Jeff Smith & Charles Vess
Graphix, 140 pages, $10.99
Earlier this year, Scholastic’s Graphix imprint completed releasing the nine volumes comprising Jeff Smith’s delightful [[[Bone]]. The full-color books are ideal entry points into graphic novels or even fantasy literature. Now, the prequel, [[[Rose]]], is finally joining the library in a softcover color edition.
Rose is, of course, Gran’ma Ben, the strong, cow-racing elder figure introduced early in Smith’s saga. Her sister, Briar, is The Hooded One, an evil crone, but as we’re about to learn, they were once young and far more carefree.
Illustrated by Charles Vess, the story is very, very different from Bone, much more a cautionary tale and almost devoid of the humor that kept Bone such a great read. Instead, the book focuses on Rose and Briar, both in training to become leaders of Atheia. Rose is exceptionally strong but not at all focused, prone to distractions while Briar is disdainful of her more popular sister, insisting Rose will be the chosen one. When they journey to Old Man’s Cave for the final testing, the young women are drawn into the Lord of the Locusts’ attempt to achieve freedom from its stone prison.
Smith’s story works on many levels, starting with the relationship between the sisters, which rings true. The responsibilities that comes with being princesses weighs heavily on both and where Briar accepts them with solemnity, Rose struggles to follow her muse. Accompanied by her favorite dogs, with whom only she can converse, she seeks adventure wherever she goes. That includes the cave and the final testing, which turns out to be a struggle between Rose and a freed River Dragon, which now threatens the residents in the Northern Valley.
Rose has to make a promise early on and then live with the consequences of that obligation at story’s end and how it shapes her personality, which sets up the more familiar Grandma figure.
Vess, a highly celebrated fantasy illustrator, adapts his lush style to Smith’s world so the Red Dragon is a visual link to the Bone series. His color work is subtle and helps establish this as a related work.

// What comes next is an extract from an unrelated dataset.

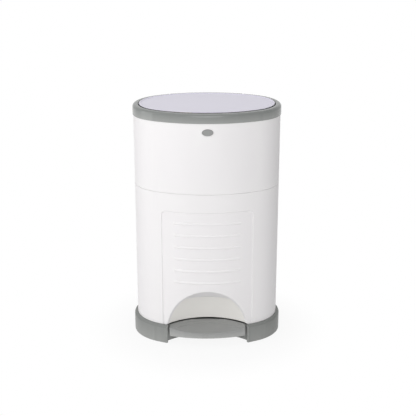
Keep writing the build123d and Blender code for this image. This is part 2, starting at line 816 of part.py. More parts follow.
cassette_top = shelf_top + cassette_height
with BuildPart() as cassette_tray:
    post(cassette_radius, 0, cassette_y, (shelf_top, cassette_top))
    with BuildSketch(Plane.XY.offset(shelf_top + cassette_skin)):
        with Locations((0, cassette_y)):
            Circle(cassette_radius - cassette_skin)
            Circle(cassette_throat + cassette_skin, mode=Mode.SUBTRACT)
    extrude(amount=cassette_height, mode=Mode.SUBTRACT)
    post(cassette_throat, 0, cassette_y, (0, seam_height), Mode.SUBTRACT)
    post(cassette_throat + cassette_skin + 1, 0, cassette_y, (cassette_top - 2, seam_height), Mode.SUBTRACT)
finish(cassette_tray, "cassette_tray")

with BuildPart() as cassette_cap:
    post(cassette_radius, 0, cassette_y, (cassette_top, cassette_top + cassette_skin))
    post(cassette_throat - 1, 0, cassette_y, (0, seam_height), Mode.SUBTRACT)
finish(cassette_cap, "cassette_cap")

with BuildPart() as film_pack:
    film_low, film_high = shelf_top + cassette_skin, cassette_top - 2
    post(cassette_radius - cassette_skin - 1, 0, cassette_y, (film_low, film_high))
    post(cassette_throat + cassette_skin + 1, 0, cassette_y, (0, seam_height), Mode.SUBTRACT)
finish(film_pack, "film_pack")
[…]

There’s a reason Neil Gaiman said, “A magnificent prequel to Jeff Smith’s Bone, but it’s more than that – – it’s a beautifully painted meditation on magic, on the mistakes of youth and the little personal tragedies that grow to decide the fate of nations and to engulf the world.”
Unlike Bone, Rose is a bit more graphic in its violence and is probably not for the youngest of readers but is highly recommended to everyone else.